Belum Reda, Harga Minyak Dunia Terus Naik usai Serangan Iran ke Israel
IDXChannel - Harga minyak dunia melonjak setelah Israel menyerang Iran dalam eskalasi ketegangan di Timur Tengah.
Dilansir dari laman BBC Sabtu (14/6/2025), harga minyak mentah Brent naik lebih dari 10 persen, mencapai level tertinggi sejak Januari, sebelum kehilangan beberapa keuntungan. Para pedagang khawatir, konflik antara Iran dan Israel dapat mengganggu pasokan yang datang dari wilayah kaya energi tersebut. Sebab, biaya minyak mentah memengaruhi segalanya mulai dari biaya pengisian mengisi bakar mobil hingga harga makanan di supermarket.
Setelah lonjakan awal, harga minyak sedikit mereda. Namun, minyak mentah Brent masih lebih tinggi 5 persen dari harga penutupan Kamis yang diperdagangkan sekitar USD70,60 per barel.
Meskipun terjadi pergerakan pada Jumat, harga minyak masih lebih rendah 10 persen dari harga pada titik yang sama tahun lalu. Harga minyak juga jauh di bawah yang terlihat pada awal 2022 setelah invasi Rusia ke Ukraina, ketika harga minyak mentah melonjak di atas USD100 per barel.
Sementara itu, harga saham turun di seluruh Asia dan Eropa pada Jumat. Indeks saham Nikkei Jepang mengakhiri hari dengan penurunan 0,9 persen, sementara indeks FTSE 100 Inggris ditutup 0,39 persen lebih rendah. Pasar saham di AS juga ditutup turun. Dow Jones Industrial Average turun 1,79 persen sementara S&P 500 turun 0,69 persen.
Aset yang disebut "safe haven" seperti emas dan franc Swiss mengalami kenaikan.

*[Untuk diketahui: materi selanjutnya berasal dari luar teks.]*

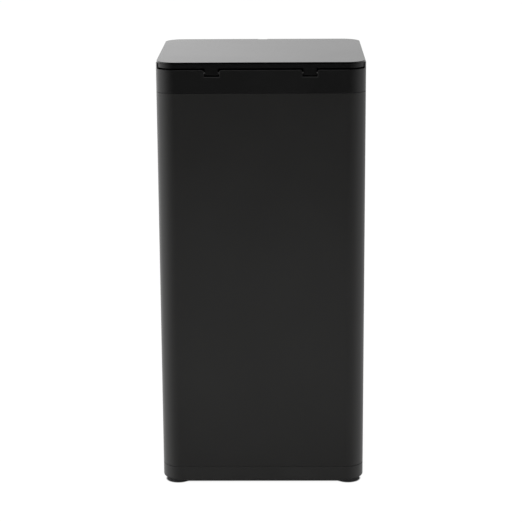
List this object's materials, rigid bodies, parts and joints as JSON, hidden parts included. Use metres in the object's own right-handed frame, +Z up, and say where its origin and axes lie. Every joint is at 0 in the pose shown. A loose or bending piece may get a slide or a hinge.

Beberapa investor melihat aset ini sebagai investasi yang dapat diandalkan di tengah ketidakpastian. Harga emas mencapai level tertingginya selama hampir dua bulan, naik 1,2 persen menjadi USD3.423,30 per ons.
Setelah serangan Israel, Pasukan Pertahanan Israel (IDF) mengatakan Iran telah meluncurkan sekitar 100 pesawat nirawak ke negara itu.
Analis mengatakan kepada BBC, pengusaha energi sekarang akan mengamati seberapa parah konflik tersebut dalam beberapa hari mendatang. "Ini adalah situasi yang eksplosif, meskipun dapat diatasi dengan cepat seperti yang kita lihat pada bulan April dan Oktober tahun lalu, ketika Israel dan Iran saling menyerang secara langsung," ujar Vandana Hari dari Vanda Insights kepada BBC.
"Ini juga dapat berkembang menjadi perang yang lebih besar dan mengganggu pasokan minyak Timur Tengah," tuturnya.
Analis di Capital Economics mengatakan jika fasilitas produksi dan ekspor minyak Iran menjadi sasaran, harga minyak mentah Brent dapat melonjak menjadi sekitar USD80-USD100 per barel. Menurutnya, lonjakan harga seperti itu akan mendorong produsen minyak lainnya untuk meningkatkan produksi sehingga pada akhirnya membatasi kenaikan harga dan efek lanjutannya pada inflasi.
Juru bicara badan otomotif Inggris RAC, Rod Dennis, mengatakan, masih terlalu dini untuk mengatakan dampak kenaikan harga minyak terbaru terhadap harga bensin. "Ada dua faktor utama yang berperan: apakah harga grosir bahan bakar yang lebih tinggi akan bertahan selama beberapa hari mendatang dan bagaiman jenis margin yang diambil pengecer?" katanya.
Dalam skenario ekstrem, Iran dapat mengganggu pasokan jutaan barel minyak per hari jika menargetkan infrastruktur atau pengiriman di Selat Hormuz. Selat tersebut merupakan salah satu rute pengiriman terpenting di dunia, dengan sekitar seperlima minyak dunia melewatinya.